#### What you need to do
Transcribe, word for word, the line containing "0.05), 0.45, True)" and each line following it through the end of the listing below. Omit all other lines.
-------- Given data
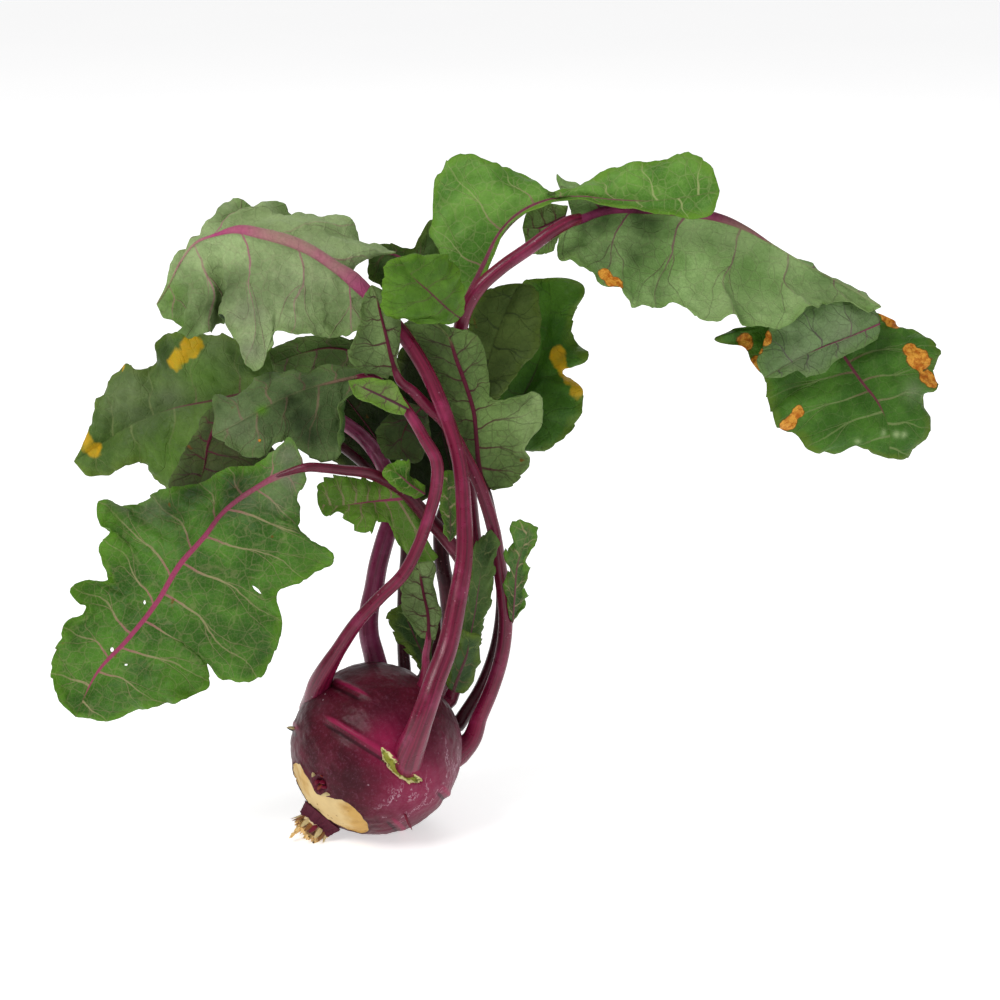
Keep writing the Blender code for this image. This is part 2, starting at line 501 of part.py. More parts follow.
def unit(v):
    return v / np.maximum(np.linalg.norm(v, axis=-1, keepdims=True), 1e-9)


def bulb_radius(d):
    """Distance from the bulb's middle to its skin, in mm, for unit directions d."""
    s = np.clip(d @ GROWTH, -1.0, 1.0)
    th = np.degrees(np.arccos(s))
    ph = np.degrees(np.arctan2(d @ ACROSS, d @ FACING))
    r = BULB_RADIUS + 0.45 * np.sin(np.radians(3 * ph + 40)) * np.sin(np.radians(th)) ** 2
    r = r - 1.8 * np.exp(-(th / 20.0) ** 2)
    r = r + 1.2 * np.exp(-((180.0 - th) / 17.0) ** 2)
    low = np.degrees(np.arccos(np.clip(d @ REST, -1.0, 1.0)))
    r = r + REST_SWELL * np.exp(-(low / 14.0) ** 2)
    for at_th, at_ph, reach, tilt, height in SCARS:
        away = (ph - at_ph + 180.0) % 360.0 - 180.0
        line = at_th + tilt * away / 60.0
        fade = np.clip((reach - np.abs(away)) / 14.0, 0.0, 1.0)
        r = r + height * fade * np.exp(-((th - line) / 4.2) ** 2)
        r = r - 0.35 * height * fade * np.exp(-((th - line - 8.0) / 4.5) ** 2)
    return r


def bulb_skin(d, lift=0.0):
    return BULB_MIDDLE + d * (bulb_radius(d) + lift)[:, None]


def half_blade(leaf, side, u, v):
    """Points of one half of a blade. u runs along the rib, v from the rib to the edge."""
    rib = np.asarray(leaf["rib"], float)
    k, _ = chord_knots(rib)
    r = through(k, rib, u)
    tan = unit(through(k, rib, np.clip(u + 0.01, 0, 1)) - through(k, rib, np.clip(u - 0.01, 0, 1)))
    e = np.array([row for row in leaf[side]] + [(1.0,) + tuple(rib[-1])], float)
    edge = through(e[:, 0], e[:, 1:], u)
    a = edge - r
    size = np.linalg.norm(a, axis=1)
    sign = 1.0 if side == "right" else -1.0
    n = unit(np.cross(sign * a, tan))
    arch = leaf["bulge"][1 if side == "right" else 0] * np.minimum(1.0, size / 25.0)
    amp, count, phase = leaf["wave"]
    ph = phase + (0.31 if side == "right" else 0.0)
    ruffle = amp * np.sin(2 * math.pi * (count * u + ph)) * np.minimum(1.0, size / 22.0)
    hump = 4 * v * (1 - v)
    return (r[:, None] + a[:, None] * v[..., None]
            + n[:, None] * (arch[:, None] * hump + ruffle[:, None] * v ** 2)[..., None]
            - tan[:, None] * (0.05 * size[:, None] * hump)[..., None])


def blade_mesh(leaf, rng):
    """A closed thin solid: two like-triangulated faces, a rim and a rib on the under face."""
    n = leaf["rows"]
    u = np.linspace(0, 1, n)
    steps = [0.4, 0.7, 1.0] if leaf.get("small") else [0.3, 0.56, 0.8, 1.0]
    rib_half = 0.55 * leaf["rib_width"] * (1 - 0.75 * u)
    cols = {}
    mid = {}
    for side in ("left", "right"):
        probe = half_blade(leaf, side, u, np.tile([0.0, 1.0], (n, 1)))
        size = np.linalg.norm(probe[:, 1] - probe[:, 0], axis=1)
        first = np.clip(rib_half / np.maximum(size, 1e-6), 0.02, 0.2)
        v = np.column_stack([first] + [np.full(n, s) for s in steps])
        cols[side] = half_blade(leaf, side, u, v)
        um = (u[:-1] + u[1:]) / 2
        mid[side] = half_blade(leaf, side, um, np.ones((n - 1, 1)))[:, 0]
        inner = half_blade(leaf, side, um, np.full((n - 1, 1), 0.8))[:, 0]
        out = unit(mid[side] - inner)
        tooth = TOOTH * (0.5 if leaf.get("small") else 1.0)
        mid[side] = mid[side] + out * (tooth * rng.uniform(0.3, 1.0, n - 1))[:, None]
    rib = half_blade(leaf, "left", u, np.zeros((n, 1)))
    grid = np.concatenate([cols["left"][:, ::-1], rib, cols["right"]], axis=1)
    m = grid.shape[1]
    c = m // 2
    pts = [grid[i, j] for i in range(n - 1) for j in range(m)]
    main = np.arange((n - 1) * m).reshape(n - 1, m)
    tip = len(pts)
    pts.append(rib[-1, 0])
    el = list(range(len(pts), len(pts) + n - 1))
    pts.extend(mid["left"])
    er = list(range(len(pts), len(pts) + n - 1))
    pts.extend(mid["right"])
    pts = np.array(pts)
    tris = []
    for i in range(n - 2):
        a, b = main[i], main[i + 1]
        for j in range(1, m - 2):
            if (i + j) % 2:
                tris += [(a[j], a[j + 1], b[j + 1]), (a[j], b[j + 1], b[j])]
            else:
                tris += [(a[j], a[j + 1], b[j]), (a[j + 1], b[j + 1], b[j])]
        tris += [(a[0], a[1], el[i]), (a[1], b[1], el[i]), (b[1], b[0], el[i])]
        tris += [(a[m - 2], a[m - 1], er[i]), (a[m - 2], er[i], b[m - 2])]
        tris.append((er[i], b[m - 1], b[m - 2]))
    a = main[n - 2]
    tris += [(a[j], a[j + 1], tip) for j in range(1, m - 2)]
    tris += [(a[0], a[1], el[-1]), (a[1], tip, el[-1])]
    tris += [(a[m - 2], a[m - 1], er[-1]), (a[m - 2], er[-1], tip)]
    tris = np.array(tris)
    loop = list(main[0])
    for i in range(n - 1):
        loop.append(er[i])
        loop.append(main[i + 1][m - 1] if i < n - 2 else tip)
    for i in range(n - 2, -1, -1):
        loop.append(el[i])
        if i > 0:
            loop.append(main[i][0])
    fn = np.cross(pts[tris[:, 1]] - pts[tris[:, 0]], pts[tris[:, 2]] - pts[tris[:, 0]])
    vn = np.zeros_like(pts)
    for q in range(3):
        np.add.at(vn, tris[:, q], fn)
    vn = unit(vn)
    half = BLADE / 2
    front = np.full(len(pts), half)
    back = np.full(len(pts), half)
    ridge = back if leaf["face"] > 0 else front
    for i in range(n - 1):
        ridge[main[i, c]] += 0.62 * leaf["rib_width"] * (1 - 0.85 * u[i])
        ridge[main[i, c - 1]] += 0.1 * leaf["rib_width"] * (1 - 0.85 * u[i])
        ridge[main[i, c + 1]] += 0.1 * leaf["rib_width"] * (1 - 0.85 * u[i])
    both = np.concatenate([pts + vn * front[:, None], pts - vn * back[:, None]])
    k = len(pts)
    faces = [tuple(t) for t in tris] + [(t[0] + k, t[2] + k, t[1] + k) for t in tris]
    for p, q in zip(loop, loop[1:] + loop[:1]):
        faces += [(p, p + k, q + k), (p, q + k, q)]
    return both, faces


def tube_mesh(stalk, sides=8):
    """A tapering stalk; its first ring lies a hair above the bulb's skin."""
    path = np.asarray(stalk["path"], float)
    radii = np.asarray(stalk["r"], float)
    k, length = chord_knots(path)
    trim = 1.0 - stalk.get("trim", 1.2) / length
    count = stalk.get("rings", 13)
    near = stalk.get("rooted", True)
    at = np.linspace(0, 1, count)
    at = (at ** 1.45 if near else at) * trim
    c = through(k, path, at)
    r = np.interp(at, k, radii)
    tan = unit(through(k, path, np.clip(at + 0.01, 0, 1)) - through(k, path, np.clip(at - 0.01, 0, 1)))
    side = None
    if near:
        out = unit(c[0] - BULB_MIDDLE)
        side = unit(np.cross(out, tan[1]))
        tan[0] = unit(0.8 * out + 0.2 * tan[0])
        tan[1] = unit(0.3 * out + 0.7 * tan[1])
    else:
        side = unit(np.cross(tan[0], np.array([0.3, 0.2, 0.9])))
    ang = np.linspace(0, 2 * math.pi, sides, endpoint=False) + math.pi / sides
    rings = []
    for i in range(count):
        side = unit(side - tan[i] * (side @ tan[i]))
        other = np.cross(tan[i], side)
        wide = 1.0 + (0.3 * max(0.0, 1 - i / 3.0) if near else 0.0)
        flat = 1.0 - (0.3 * max(0.0, 1 - i / 3.0) if near else 0.0)
        ring = wide * np.cos(ang)[:, None] * side + flat * 0.92 * np.sin(ang)[:, None] * other
        rings.append(c[i] + r[i] * ring)
    rings = np.array(rings)
    ends = np.array([c[0], c[-1]])
    foot = c[0] + 0.5 * (rings[0] - c[0])
    if near:
        rings[0] = bulb_skin(unit(rings[0] - BULB_MIDDLE), GAP)
        foot = bulb_skin(unit(foot - BULB_MIDDLE), GAP)
        ends[0] = bulb_skin(unit(ends[:1] - BULB_MIDDLE), GAP)[0]
        rest = rings[1:].reshape(-1, 3) - BULB_MIDDLE
        d = unit(rest)
        dist = np.linalg.norm(rest, axis=1)
        least = bulb_radius(d) + GAP + 1.3
        dist = np.maximum(dist, least)
        rings[1:] = (BULB_MIDDLE + d * dist[:, None]).reshape(count - 1, sides, 3)
    pts = np.concatenate([foot, rings.reshape(-1, 3), ends])
    faces = []
    for i in range(count):
        for j in range(sides):
            a, b = i * sides + j, i * sides + (j + 1) % sides
            e, f = a + sides, b + sides
            faces += [(a, b, f), (a, f, e)] if (i + j) % 2 else [(a, b, e), (b, f, e)]
    lo, hi = len(pts) - 2, len(pts) - 1
    for j in range(sides):
        faces.append((lo, (j + 1) % sides, j))
        top = count * sides
        faces.append((hi, top + j, top + (j + 1) % sides))
    return pts, faces


def bulb_mesh(around, down):
    """The swollen stem, on rings about its own growing axis."""
    th = np.radians(np.linspace(0, 180, down + 1)[1:-1])
    pts = [GROWTH]
    for i, t in enumerate(th):
        ph = np.linspace(0, 2 * math.pi, around, endpoint=False) + (math.pi / around) * (i % 2)
        for p in ph:
            level = math.cos(p) * FACING + math.sin(p) * ACROSS
            pts.append(math.cos(t) * GROWTH + math.sin(t) * level)
    pts.append(-GROWTH)
    pts = bulb_skin(np.array(pts))
    pts[:, 2] = np.maximum(pts[:, 2], 0.0)
    faces = []
    rows = len(th)

    def at(i, j):
        return 1 + i * around + j % around

    for j in range(around):
        faces.append((0, at(0, j), at(0, j + 1)))
        faces.append((at(rows - 1, j), len(pts) - 1, at(rows - 1, j + 1)))
    for i in range(rows - 1):
        for j in range(around):
            a, b, c, d = at(i, j), at(i, j + 1), at(i + 1, j), at(i + 1, j + 1)
            if i % 2:
                faces += [(a, d, b), (a, c, d)]
            else:
                faces += [(a, c, b), (b, c, d)]
    return pts, faces


def root_mesh(sides=12, rings=6):
    """The woody end of the root, ragged where it was torn."""
    rng = np.random.default_rng(7)
    ang = np.linspace(0, 2 * math.pi, sides, endpoint=False)
    start = bulb_skin(-GROWTH[None], GAP)[0]
    furrow = 1.0 + 0.13 * np.cos(5 * ang + 0.6) + rng.uniform(-0.05, 0.05, sides)
    torn = rng.uniform(-2.0, 1.0, sides)
    level = np.outer(np.cos(ang), FACING) + np.outer(np.sin(ang), ACROSS)
    foot = start + level * ROOT_WIDE * 0.5
    pts = list(bulb_skin(unit(foot - BULB_MIDDLE), GAP))
    for i in range(rings):
        t = i / (rings - 1)
        r = (ROOT_WIDE + (ROOT_NARROW - ROOT_WIDE) * t ** 0.7) * (furrow if i else 1.0)
        c = start - GROWTH * (ROOT_LENGTH * t)
        ring = c + level * np.broadcast_to(r, sides)[:, None]
        if i == 0:
            ring = bulb_skin(unit(ring - BULB_MIDDLE), GAP)
        if i == rings - 1:
            ring = ring - np.outer(torn, GROWTH)
        pts.extend(ring)
    pts.append(start)
    pts.append(start - GROWTH * (ROOT_LENGTH - 1.5))
    pts = np.array(pts)
    pts[:, 2] = np.maximum(pts[:, 2], 0.0)
    faces = []
    for i in range(rings):
        for j in range(sides):
            a, b = i * sides + j, i * sides + (j + 1) % sides
            faces += [(a, a + sides, b), (b, a + sides, b + sides)]
    lo, hi = len(pts) - 2, len(pts) - 1
    for j in range(sides):
        faces.append((lo, j, (j + 1) % sides))
        top = rings * sides
        faces.append((hi, top + (j + 1) % sides, top + j))
    return pts, faces


def make_material(name, colour, rough):
    mat = bpy.data.materials.new(name)
    mat.use_nodes = True
    shader = mat.node_tree.nodes["Principled BSDF"]
    shader.inputs["Base Color"].default_value = (*colour, 1.0)
    shader.inputs["Roughness"].default_value = rough
    mat.diffuse_color = (*colour, 1.0)
    return mat


def make_object(name, pts, faces, colour, rough, smooth):
    mesh = bpy.data.meshes.new(name)
    places = [tuple(p * MM) for p in np.asarray(pts, float)]
    mesh.from_pydata(places, [], [tuple(int(k) for k in f) for f in faces])
    mesh.validate()
    mesh.update()
    obj = bpy.data.objects.new(name, mesh)
    bpy.context.scene.collection.objects.link(obj)
    mesh.materials.append(make_material(name, colour, rough))
    for poly in mesh.polygons:
        poly.use_smooth = smooth
    return obj


make_object("bulb", *bulb_mesh(BULB_AROUND, BULB_DOWN), (0.12, 0.022, 0.05), 0.45, True)
make_object("root_end", *root_mesh(), (0.38, 0.22, 0.11), 0.85, False)
for name, stalk in STALKS.items():
    make_object(name, *tube_mesh(stalk), (0.26, 0.035, 0.11), 0.35, True)
for number, (name, leaf) in enumerate(LEAVES.items()):
    rng = np.random.default_rng(40 + number)
    colour = (0.07, 0.17, 0.035) if leaf["face"] > 0 else (0.15, 0.22, 0.11)
    make_object(name, *blade_mesh(leaf, rng), colour, 0.6, True)
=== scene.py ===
# Looks for the purple kohlrabi: fine blades, stalks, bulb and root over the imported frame.
# Tables are in millimetres, meshes in metres.
import math

import bmesh
import bpy
import numpy as np
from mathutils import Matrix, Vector


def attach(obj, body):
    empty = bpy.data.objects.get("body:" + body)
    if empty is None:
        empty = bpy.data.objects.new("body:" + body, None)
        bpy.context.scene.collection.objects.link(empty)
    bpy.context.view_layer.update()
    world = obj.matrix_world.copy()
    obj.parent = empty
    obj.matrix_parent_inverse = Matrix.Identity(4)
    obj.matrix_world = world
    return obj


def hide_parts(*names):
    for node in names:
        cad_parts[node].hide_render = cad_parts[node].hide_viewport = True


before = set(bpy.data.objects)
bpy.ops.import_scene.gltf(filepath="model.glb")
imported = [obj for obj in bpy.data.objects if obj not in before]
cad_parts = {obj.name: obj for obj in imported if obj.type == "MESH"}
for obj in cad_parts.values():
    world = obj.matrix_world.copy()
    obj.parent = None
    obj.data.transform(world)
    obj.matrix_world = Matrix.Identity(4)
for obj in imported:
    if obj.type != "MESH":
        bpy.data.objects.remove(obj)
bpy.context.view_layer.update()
mm = 0.001
clearOfFloor = 0.05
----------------
#### Correct result
make_object("bulb", *bulb_mesh(BULB_AROUND, BULB_DOWN), (0.12, 0.022, 0.05), 0.45, True)
make_object("root_end", *root_mesh(), (0.38, 0.22, 0.11), 0.85, False)
for name, stalk in STALKS.items():
    make_object(name, *tube_mesh(stalk), (0.26, 0.035, 0.11), 0.35, True)
for number, (name, leaf) in enumerate(LEAVES.items()):
    rng = np.random.default_rng(40 + number)
    colour = (0.07, 0.17, 0.035) if leaf["face"] > 0 else (0.15, 0.22, 0.11)
    make_object(name, *blade_mesh(leaf, rng), colour, 0.6, True)
=== scene.py ===
# Looks for the purple kohlrabi: fine blades, stalks, bulb and root over the imported frame.
# Tables are in millimetres, meshes in metres.
import math

import bmesh
import bpy
import numpy as np
from mathutils import Matrix, Vector


def attach(obj, body):
    empty = bpy.data.objects.get("body:" + body)
    if empty is None:
        empty = bpy.data.objects.new("body:" + body, None)
        bpy.context.scene.collection.objects.link(empty)
    bpy.context.view_layer.update()
    world = obj.matrix_world.copy()
    obj.parent = empty
    obj.matrix_parent_inverse = Matrix.Identity(4)
    obj.matrix_world = world
    return obj


def hide_parts(*names):
    for node in names:
        cad_parts[node].hide_render = cad_parts[node].hide_viewport = True


before = set(bpy.data.objects)
bpy.ops.import_scene.gltf(filepath="model.glb")
imported = [obj for obj in bpy.data.objects if obj not in before]
cad_parts = {obj.name: obj for obj in imported if obj.type == "MESH"}
for obj in cad_parts.values():
    world = obj.matrix_world.copy()
    obj.parent = None
    obj.data.transform(world)
    obj.matrix_world = Matrix.Identity(4)
for obj in imported:
    if obj.type != "MESH":
        bpy.data.objects.remove(obj)
bpy.context.view_layer.update()
mm = 0.001
clearOfFloor = 0.05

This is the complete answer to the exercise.